** start Input data **

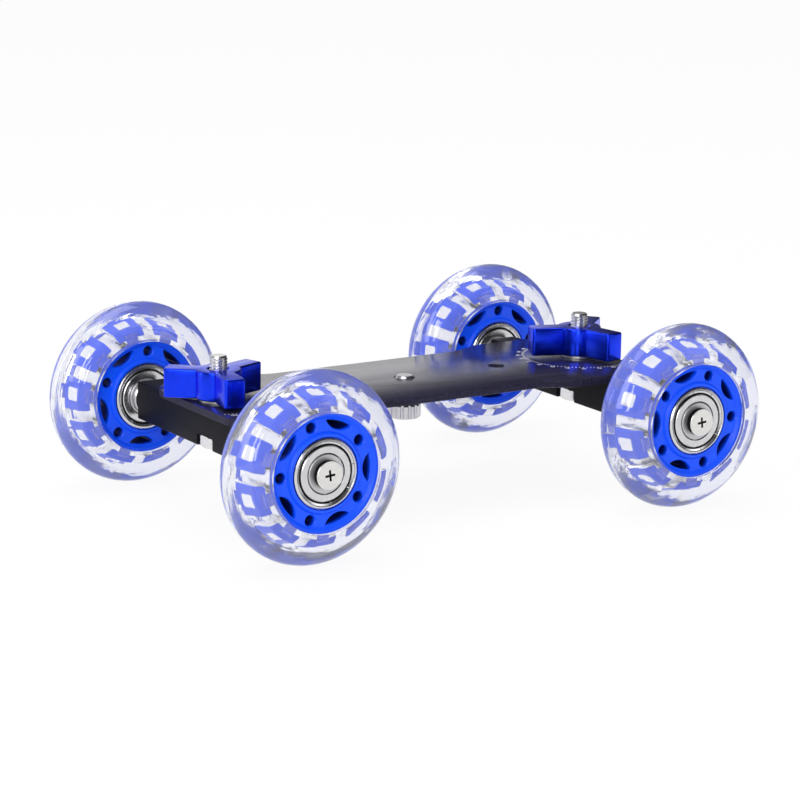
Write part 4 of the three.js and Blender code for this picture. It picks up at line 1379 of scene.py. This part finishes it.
class DOLLY_OT_stage(bpy.types.Operator):
    """Floor, surroundings, lamps and camera"""

    bl_idname = "dolly.stage"
    bl_label = "Stage"

    def execute(self, context):
        sizes = context.scene.dolly_stage
        floor = added("plane", size=sizes.floor)
        floor.name = "pale_floor"
        clothe(floor, self.floor_material(sizes))
        back = Vector((
            math.sin(sizes.azimuth) * math.cos(sizes.elevation),
            -math.cos(sizes.azimuth) * math.cos(sizes.elevation),
            math.sin(sizes.elevation),
        ))
        right = (-back).cross(Vector((0, 0, 1))).normalized()
        up = right.cross(-back)
        turn = math.cos(sizes.roll), math.sin(sizes.roll)
        right, up = right * turn[0] + up * turn[1], up * turn[0] - right * turn[1]
        target = up * sizes.look_up - right * sizes.look_right + Vector((0, 0, sizes.axle))
        camera = bpy.data.objects.new("camera", bpy.data.cameras.new("camera"))
        context.scene.collection.objects.link(camera)
        aim = Matrix((right, up, back)).transposed().to_4x4()
        camera.matrix_world = Matrix.Translation(target + back * sizes.distance) @ aim
        camera.data.lens = sizes.lens
        camera.data.clip_start, camera.data.clip_end = 0.05, 50.0
        context.scene.camera = camera
        self.surroundings(context.scene, sizes, back)
        for name, lamp in LAMPS.items():
            soft_box(name, *lamp)
        context.scene.view_settings.view_transform = "Standard"
        return {"FINISHED"}

    def floor_material(self, sizes):
        """A pale floor that looks white, with a faint shadow."""
        material = bpy.data.materials.new("pale_floor")
        shader = Shader(material)
        grain = shader.noise(shader.place(), 40.0, 3.0)
        tint = shader.blend(grain, rgba(sizes.floor_colour, 0.99), rgba(sizes.floor_colour, 1.01))
        lit = shader.node("ShaderNodeBsdfDiffuse", None, {"Color": tint})
        white = shader.node("ShaderNodeEmission", None, {"Color": (1, 1, 1, 1), "Strength": 1.0})
        seen = shader.rays("Camera", "Glossy", "Transmission") * sizes.floor_white
        mixed = shader.node("ShaderNodeMixShader", None, {0: seen, 1: lit, 2: white})
        shader.node("ShaderNodeOutputMaterial", None, {"Surface": mixed})
        return material

    def surroundings(self, scene, sizes, back):
        """White to the camera and through the tyres; metal mirrors a white sweep in a darker room."""
        scene.world = bpy.data.worlds.new("surroundings")
        shader = Shader(scene.world)
        direction = shader.node("ShaderNodeTexCoord")
        away = Vector((-back.x, -back.y, 0)).normalized()
        level = 1.0
        for axis, start, end, near, far in (
            (away, -0.6, 0.5, sizes.dusk, 1.0),
            (Vector((0, 0, 1)), 0.2, 0.5, 1.0, sizes.ceiling),
            (away.cross(Vector((0, 0, 1))), -0.02, 0.08, 1.0, sizes.far_side),
        ):
            ends = {0: direction, 1: tuple(axis)}
            along = shader.node("ShaderNodeVectorMath", {"operation": "DOT_PRODUCT"}, ends, output=1)
            level = level * shader.node(
                "ShaderNodeMapRange", {"interpolation_type": "SMOOTHSTEP"},
                {"Value": along, "From Min": start, "From Max": end, "To Min": near, "To Max": far},
            )
        lit, room, white = (
            shader.node("ShaderNodeBackground", None, {"Color": (1, 1, 1, 1), "Strength": strength})
            for strength in (sizes.world, level, 1.0)
        )
        glossy = shader.rays("Glossy")
        mixed = shader.node("ShaderNodeMixShader", None, {0: glossy, 1: lit, 2: room})
        seen = shader.rays("Camera", "Transmission")
        mixed = shader.node("ShaderNodeMixShader", None, {0: seen, 1: mixed, 2: white})
        shader.node("ShaderNodeOutputWorld", None, {"Surface": mixed})


GROUPS = {
    "dolly_wheel": WheelSizes,
    "dolly_bearing": BearingSizes,
    "dolly_truck": TruckSizes,
    "dolly_deck": DeckSizes,
    "dolly_stage": StageSizes,
}
OPERATORS = (
    DOLLY_OT_deck,
    DOLLY_OT_scale_rings,
    DOLLY_OT_camera_screw,
    DOLLY_OT_truck_bars,
    DOLLY_OT_pivot_bolts,
    DOLLY_OT_star_knobs,
    DOLLY_OT_wheel_cores,
    DOLLY_OT_tyres,
    DOLLY_OT_bearings,
    DOLLY_OT_axles,
    DOLLY_OT_stage,
)


class DOLLY_PT_pieces(bpy.types.Panel):
    """Lists the dolly's pieces and sizes"""

    bl_idname = "DOLLY_PT_pieces"
    bl_label = "Camera dolly"
    bl_space_type = "VIEW_3D"
    bl_region_type = "UI"
    bl_category = "Dolly"

    def draw(self, context):
        for operator in OPERATORS:
            self.layout.operator(operator.bl_idname)
        for name, group in GROUPS.items():
            box = self.layout.box()
            for size in group.__annotations__:
                box.prop(getattr(context.scene, name), size)


def register():
    """Adds the classes and the settings."""
    for made in (*GROUPS.values(), *OPERATORS, DOLLY_PT_pieces):
        bpy.utils.register_class(made)
    for name, group in GROUPS.items():
        setattr(bpy.types.Scene, name, bpy.props.PointerProperty(type=group))


def unregister():
    """Removes them."""
    for name in GROUPS:
        delattr(bpy.types.Scene, name)
    for made in reversed((*GROUPS.values(), *OPERATORS, DOLLY_PT_pieces)):
        bpy.utils.unregister_class(made)


def main():
    """Makes every piece and the stage."""
    register()
    for operator in OPERATORS:
        group, name = operator.bl_idname.split(".")
        getattr(getattr(bpy.ops, group), name)()


if __name__ == "__main__":
    main()
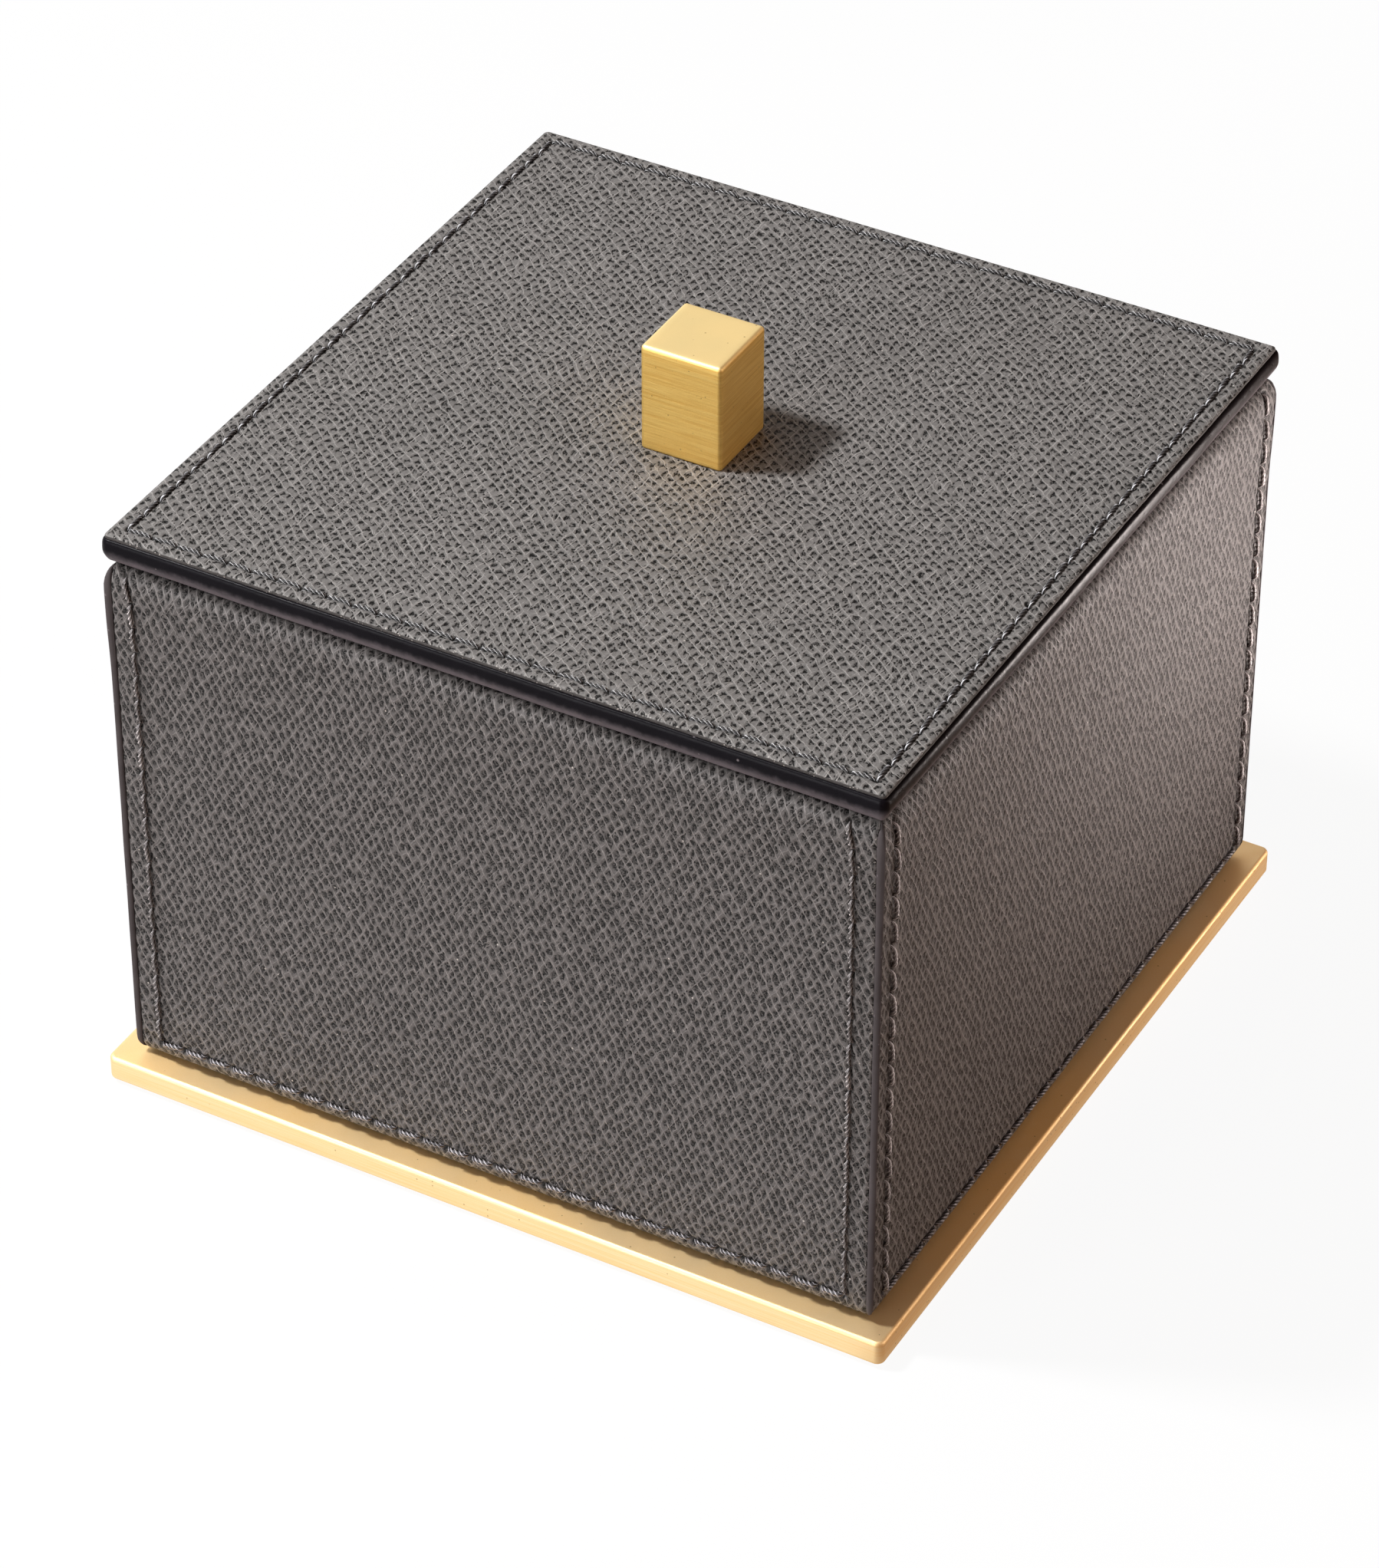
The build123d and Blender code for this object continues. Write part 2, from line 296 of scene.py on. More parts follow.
def finish_skin(
    name: str,
    skin: Skin,
    angle: float,
    material: Material,
    body: Body,
    nodes: Iterable[str] = (),
) -> None:
    """Makes a skin a piece of the box.

    Args:
        name: The piece's name.
        skin: Its points and faces, in place.
        angle: Edges sharper than this many degrees stay sharp.
        material: Its material.
        body: The body that carries it.
        nodes: CAD nodes that it replaces.
    """
    piece = link(name, skin.mesh(name))
    crease(piece.data, angle)
    piece.data.materials.append(material)
    settle(piece, body, nodes)


@dataclass(frozen=True)
class Ring:
    """One level of a lofted piece: a rectangle with rounded corners."""

    half_x: float
    half_y: float
    radius: float
    z: float

    def outline(self, corner_steps: int, side_steps: int) -> Array:
        """The ring's points, anticlockwise from above.

        Args:
            corner_steps: Divisions of each rounded corner.
            side_steps: Divisions of each straight side.

        Returns:
            An array of points.
        """
        radius = min(self.radius, self.half_x, self.half_y)
        corners = []
        for quarter, (sx, sy) in enumerate(((1, -1), (1, 1), (-1, 1), (-1, -1))):
            centre = (sx * (self.half_x - radius), sy * (self.half_y - radius))
            start = 90.0 * quarter - 90.0
            corners.append(arc(centre, radius, start, start + 90.0, corner_steps + 1))
        points = []
        for index, corner in enumerate(corners):
            points.append(corner)
            reach = np.linspace(0, 1, side_steps + 1)[1:-1, None]
            following = corners[(index + 1) % 4][0]
            points.append(corner[-1] + (following - corner[-1]) * reach)
        flat = np.concatenate(points)
        return np.column_stack([flat, np.full(len(flat), self.z)])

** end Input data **

**The request:** Set all of the records down again, exactly as they stand.

**Full answer:**
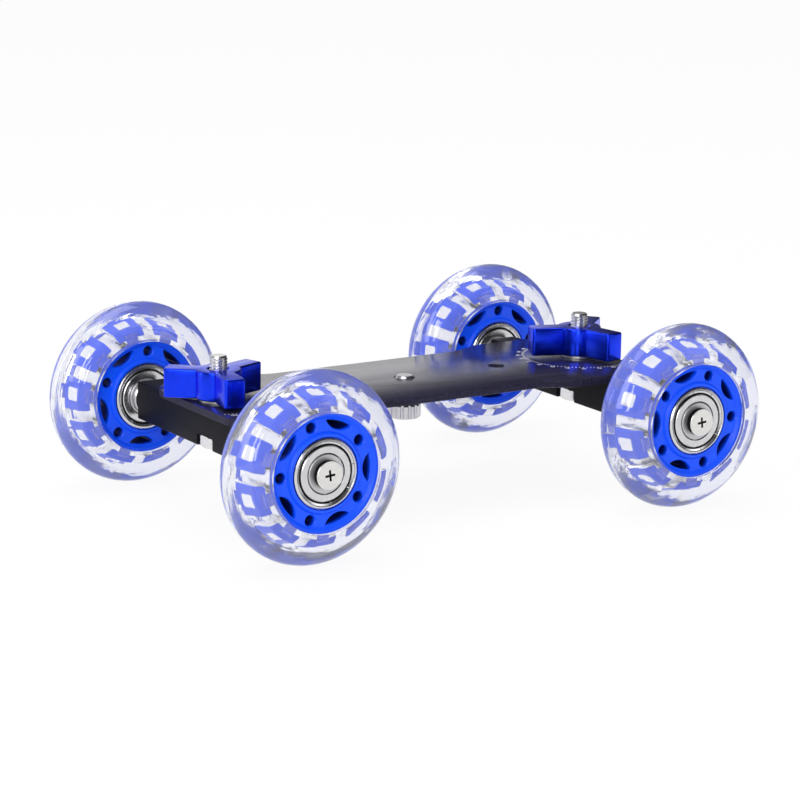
Write part 4 of the three.js and Blender code for this picture. It picks up at line 1379 of scene.py. This part finishes it.
class DOLLY_OT_stage(bpy.types.Operator):
    """Floor, surroundings, lamps and camera"""

    bl_idname = "dolly.stage"
    bl_label = "Stage"

    def execute(self, context):
        sizes = context.scene.dolly_stage
        floor = added("plane", size=sizes.floor)
        floor.name = "pale_floor"
        clothe(floor, self.floor_material(sizes))
        back = Vector((
            math.sin(sizes.azimuth) * math.cos(sizes.elevation),
            -math.cos(sizes.azimuth) * math.cos(sizes.elevation),
            math.sin(sizes.elevation),
        ))
        right = (-back).cross(Vector((0, 0, 1))).normalized()
        up = right.cross(-back)
        turn = math.cos(sizes.roll), math.sin(sizes.roll)
        right, up = right * turn[0] + up * turn[1], up * turn[0] - right * turn[1]
        target = up * sizes.look_up - right * sizes.look_right + Vector((0, 0, sizes.axle))
        camera = bpy.data.objects.new("camera", bpy.data.cameras.new("camera"))
        context.scene.collection.objects.link(camera)
        aim = Matrix((right, up, back)).transposed().to_4x4()
        camera.matrix_world = Matrix.Translation(target + back * sizes.distance) @ aim
        camera.data.lens = sizes.lens
        camera.data.clip_start, camera.data.clip_end = 0.05, 50.0
        context.scene.camera = camera
        self.surroundings(context.scene, sizes, back)
        for name, lamp in LAMPS.items():
            soft_box(name, *lamp)
        context.scene.view_settings.view_transform = "Standard"
        return {"FINISHED"}

    def floor_material(self, sizes):
        """A pale floor that looks white, with a faint shadow."""
        material = bpy.data.materials.new("pale_floor")
        shader = Shader(material)
        grain = shader.noise(shader.place(), 40.0, 3.0)
        tint = shader.blend(grain, rgba(sizes.floor_colour, 0.99), rgba(sizes.floor_colour, 1.01))
        lit = shader.node("ShaderNodeBsdfDiffuse", None, {"Color": tint})
        white = shader.node("ShaderNodeEmission", None, {"Color": (1, 1, 1, 1), "Strength": 1.0})
        seen = shader.rays("Camera", "Glossy", "Transmission") * sizes.floor_white
        mixed = shader.node("ShaderNodeMixShader", None, {0: seen, 1: lit, 2: white})
        shader.node("ShaderNodeOutputMaterial", None, {"Surface": mixed})
        return material

    def surroundings(self, scene, sizes, back):
        """White to the camera and through the tyres; metal mirrors a white sweep in a darker room."""
        scene.world = bpy.data.worlds.new("surroundings")
        shader = Shader(scene.world)
        direction = shader.node("ShaderNodeTexCoord")
        away = Vector((-back.x, -back.y, 0)).normalized()
        level = 1.0
        for axis, start, end, near, far in (
            (away, -0.6, 0.5, sizes.dusk, 1.0),
            (Vector((0, 0, 1)), 0.2, 0.5, 1.0, sizes.ceiling),
            (away.cross(Vector((0, 0, 1))), -0.02, 0.08, 1.0, sizes.far_side),
        ):
            ends = {0: direction, 1: tuple(axis)}
            along = shader.node("ShaderNodeVectorMath", {"operation": "DOT_PRODUCT"}, ends, output=1)
            level = level * shader.node(
                "ShaderNodeMapRange", {"interpolation_type": "SMOOTHSTEP"},
                {"Value": along, "From Min": start, "From Max": end, "To Min": near, "To Max": far},
            )
        lit, room, white = (
            shader.node("ShaderNodeBackground", None, {"Color": (1, 1, 1, 1), "Strength": strength})
            for strength in (sizes.world, level, 1.0)
        )
        glossy = shader.rays("Glossy")
        mixed = shader.node("ShaderNodeMixShader", None, {0: glossy, 1: lit, 2: room})
        seen = shader.rays("Camera", "Transmission")
        mixed = shader.node("ShaderNodeMixShader", None, {0: seen, 1: mixed, 2: white})
        shader.node("ShaderNodeOutputWorld", None, {"Surface": mixed})


GROUPS = {
    "dolly_wheel": WheelSizes,
    "dolly_bearing": BearingSizes,
    "dolly_truck": TruckSizes,
    "dolly_deck": DeckSizes,
    "dolly_stage": StageSizes,
}
OPERATORS = (
    DOLLY_OT_deck,
    DOLLY_OT_scale_rings,
    DOLLY_OT_camera_screw,
    DOLLY_OT_truck_bars,
    DOLLY_OT_pivot_bolts,
    DOLLY_OT_star_knobs,
    DOLLY_OT_wheel_cores,
    DOLLY_OT_tyres,
    DOLLY_OT_bearings,
    DOLLY_OT_axles,
    DOLLY_OT_stage,
)


class DOLLY_PT_pieces(bpy.types.Panel):
    """Lists the dolly's pieces and sizes"""

    bl_idname = "DOLLY_PT_pieces"
    bl_label = "Camera dolly"
    bl_space_type = "VIEW_3D"
    bl_region_type = "UI"
    bl_category = "Dolly"

    def draw(self, context):
        for operator in OPERATORS:
            self.layout.operator(operator.bl_idname)
        for name, group in GROUPS.items():
            box = self.layout.box()
            for size in group.__annotations__:
                box.prop(getattr(context.scene, name), size)


def register():
    """Adds the classes and the settings."""
    for made in (*GROUPS.values(), *OPERATORS, DOLLY_PT_pieces):
        bpy.utils.register_class(made)
    for name, group in GROUPS.items():
        setattr(bpy.types.Scene, name, bpy.props.PointerProperty(type=group))


def unregister():
    """Removes them."""
    for name in GROUPS:
        delattr(bpy.types.Scene, name)
    for made in reversed((*GROUPS.values(), *OPERATORS, DOLLY_PT_pieces)):
        bpy.utils.unregister_class(made)


def main():
    """Makes every piece and the stage."""
    register()
    for operator in OPERATORS:
        group, name = operator.bl_idname.split(".")
        getattr(getattr(bpy.ops, group), name)()


if __name__ == "__main__":
    main()
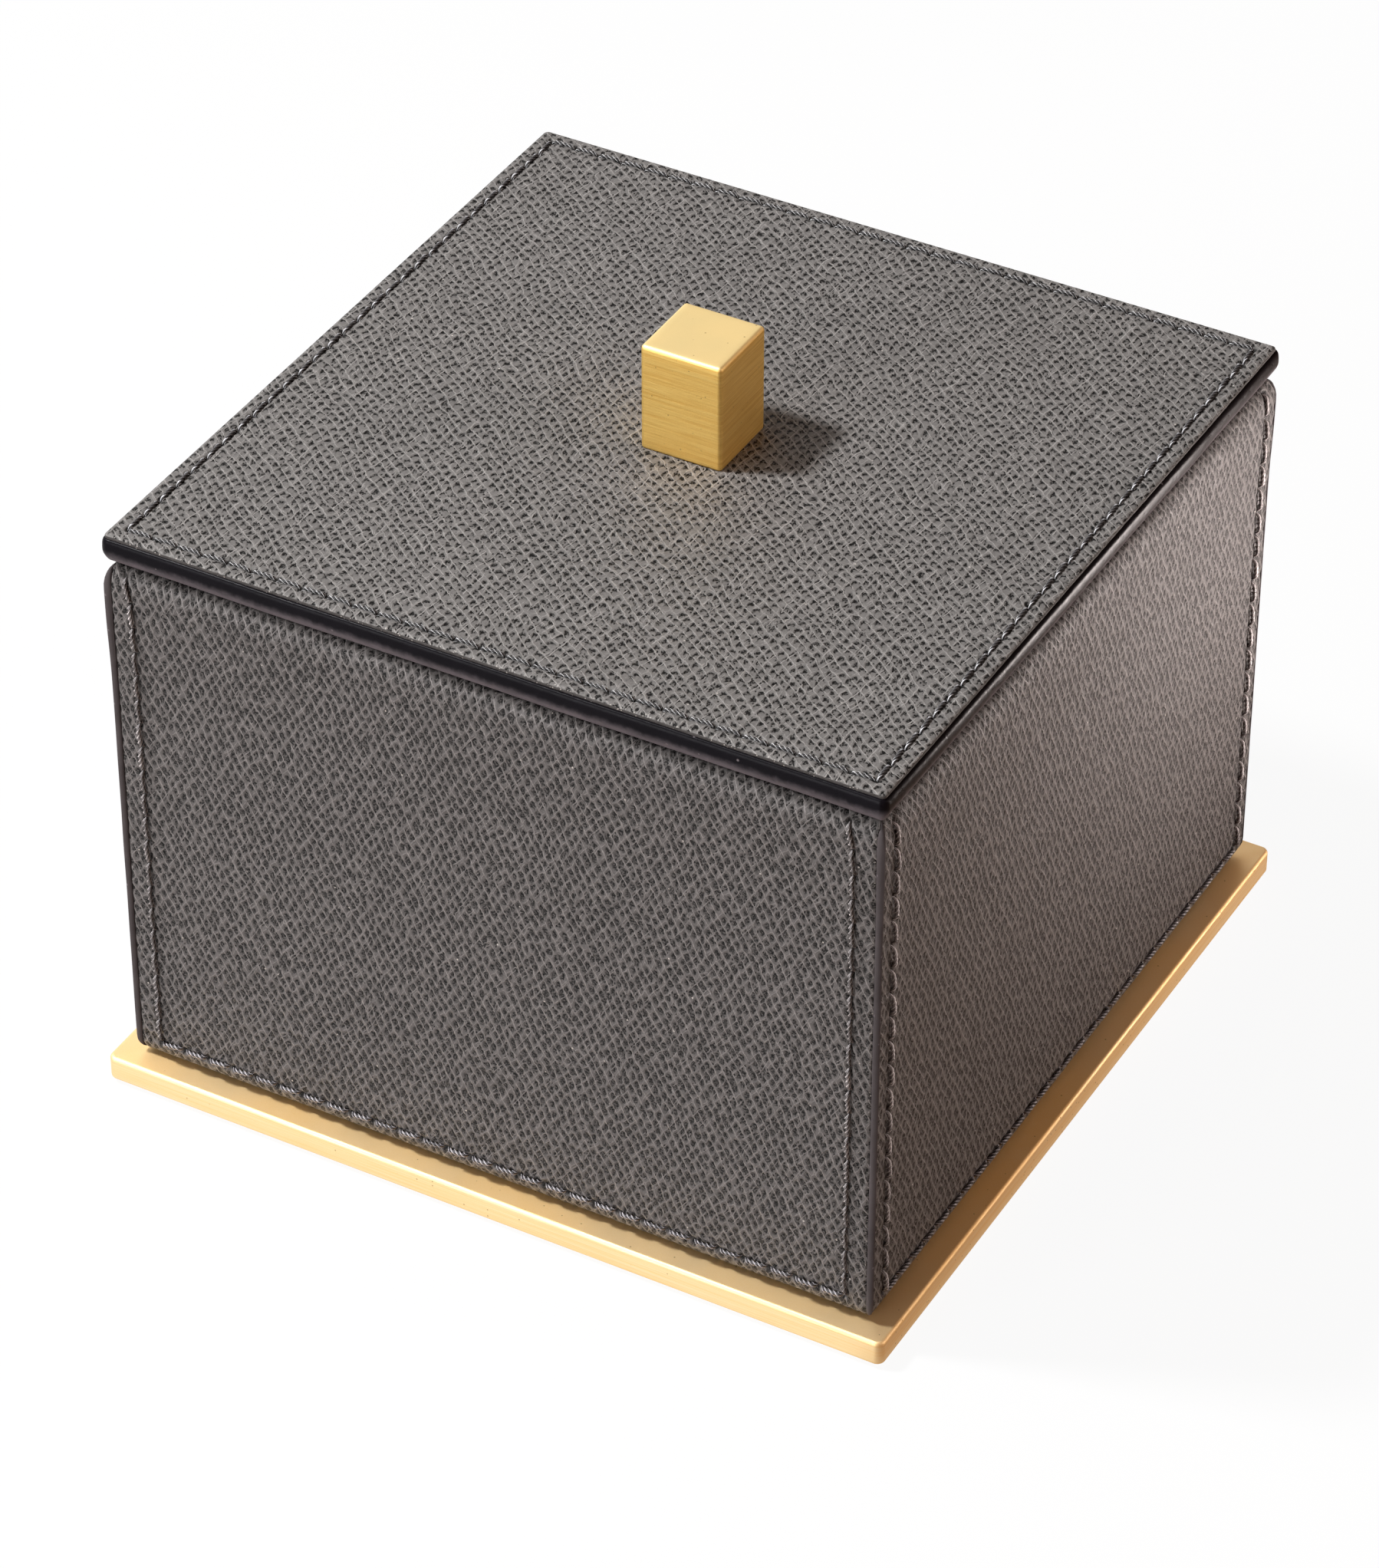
The build123d and Blender code for this object continues. Write part 2, from line 296 of scene.py on. More parts follow.
def finish_skin(
    name: str,
    skin: Skin,
    angle: float,
    material: Material,
    body: Body,
    nodes: Iterable[str] = (),
) -> None:
    """Makes a skin a piece of the box.

    Args:
        name: The piece's name.
        skin: Its points and faces, in place.
        angle: Edges sharper than this many degrees stay sharp.
        material: Its material.
        body: The body that carries it.
        nodes: CAD nodes that it replaces.
    """
    piece = link(name, skin.mesh(name))
    crease(piece.data, angle)
    piece.data.materials.append(material)
    settle(piece, body, nodes)


@dataclass(frozen=True)
class Ring:
    """One level of a lofted piece: a rectangle with rounded corners."""

    half_x: float
    half_y: float
    radius: float
    z: float

    def outline(self, corner_steps: int, side_steps: int) -> Array:
        """The ring's points, anticlockwise from above.

        Args:
            corner_steps: Divisions of each rounded corner.
            side_steps: Divisions of each straight side.

        Returns:
            An array of points.
        """
        radius = min(self.radius, self.half_x, self.half_y)
        corners = []
        for quarter, (sx, sy) in enumerate(((1, -1), (1, 1), (-1, 1), (-1, -1))):
            centre = (sx * (self.half_x - radius), sy * (self.half_y - radius))
            start = 90.0 * quarter - 90.0
            corners.append(arc(centre, radius, start, start + 90.0, corner_steps + 1))
        points = []
        for index, corner in enumerate(corners):
            points.append(corner)
            reach = np.linspace(0, 1, side_steps + 1)[1:-1, None]
            following = corners[(index + 1) % 4][0]
            points.append(corner[-1] + (following - corner[-1]) * reach)
        flat = np.concatenate(points)
        return np.column_stack([flat, np.full(len(flat), self.z)])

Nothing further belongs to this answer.